A社においては、執務室に残すもの(40%)と電子化待ちになっているものまたは文書庫保管のもの(40%)について再度の見直しを行いました。そして、見直しのポイントを以下のように決定しました。

・会社としての文書選別基準を定める。
・電子化には優先順位を付ける。
・プロジェクト実行後の維持継続を組み込む。

  
【文書選別基準】
前回の選別作業では、「私にはこれが必要か」という個人の視点が基本になっていましたが、「会社として必要な基準」を取り決め社員に徹底的に周知しました。また、文書のオーナーを明確にし、会社全体で重複して文書を所有するのを防止し、削減対象を増やしました。

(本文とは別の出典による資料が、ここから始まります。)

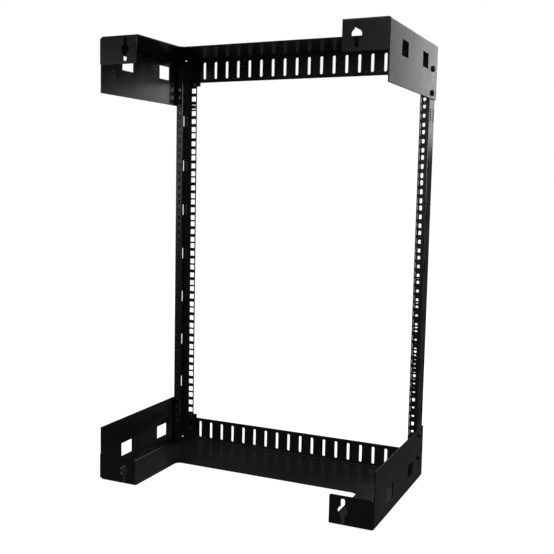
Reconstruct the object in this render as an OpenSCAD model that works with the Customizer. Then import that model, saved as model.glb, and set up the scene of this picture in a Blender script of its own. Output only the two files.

以下のようなポイントを踏まえて選別基準を作成しました。

  ・法定保存年限の確認とその対象文書の一覧表を作成した。
  ・部門ごとの文書の責任を明確にする。(オーナー管理)
  ・電子化すべき文書の基準を示す。
  ・個人文書と共有文書の違いを明らかにする。


さらに、前回の結果、特に文書の削減が進んでいない部門については聞き取りを行い、その部署特有の問題を把握し、選別基準のローカルルールを取り決めました。

【電子化の優先順位】
電子化は、先に数年分の年間予算を設定し、その枠組みで優先順位をつけて実行する前提で計画を立てました。
優先順位は以下の2点を重視しました。

  ・閲覧頻度が高いか。
  ・電子化で共有性が高まることによって業務効率をあげられるか。


A社の場合、各施設の資料がバインダー複数冊にファイリングされています。それらを閲覧する前に、1簿冊毎の情報をA4サイズの紙1枚にまとめた索引シートのファイルを確認していました。確認作業が索引シートだけで完了するケースも多いため、この索引シートバインダーを優先的に電子化しました。さらに今後はデータベース化も計画しています。
【維持継続】
文書庫に保管されている場合の利用方法や紙文書を増やさない方法、保管台帳のメンテナンスなど、維持継続のためのスケジュール設定や役割分担を行いました。
これらを実行するため、A社は総務部を中心とし、なおかつ、業務ごとに担当者からなるプロジェクトチームを発足し、実践にいたりました。
選別基準が示されたことによって、前回より時間はかかりましたが手戻りのないものとなりました。
執務室に残すものはその4分の1程度、文書庫保管(電子化待ちも含む)はその半分程度を廃棄することとなり、電子化対象も1回目の選別時と比較して半分となったため、電子化コストも大幅に削減される結果となりました。
また、A社では電子化の優先順位を毎年見直すこととし、電子化の対象をあえて増やさない取組を行っています。

■■ まとめ ■■

ペーパーレスや電子化の取組は会社全体のプロジェクトになります。計画にかける時間と手間を省くと、いい効果は得られません。まずは現状把握から計画までを行ってみてください。
文書管理の教科書では、1.現状把握 2.ルール決め 3.実践 の3ステップを説明しています。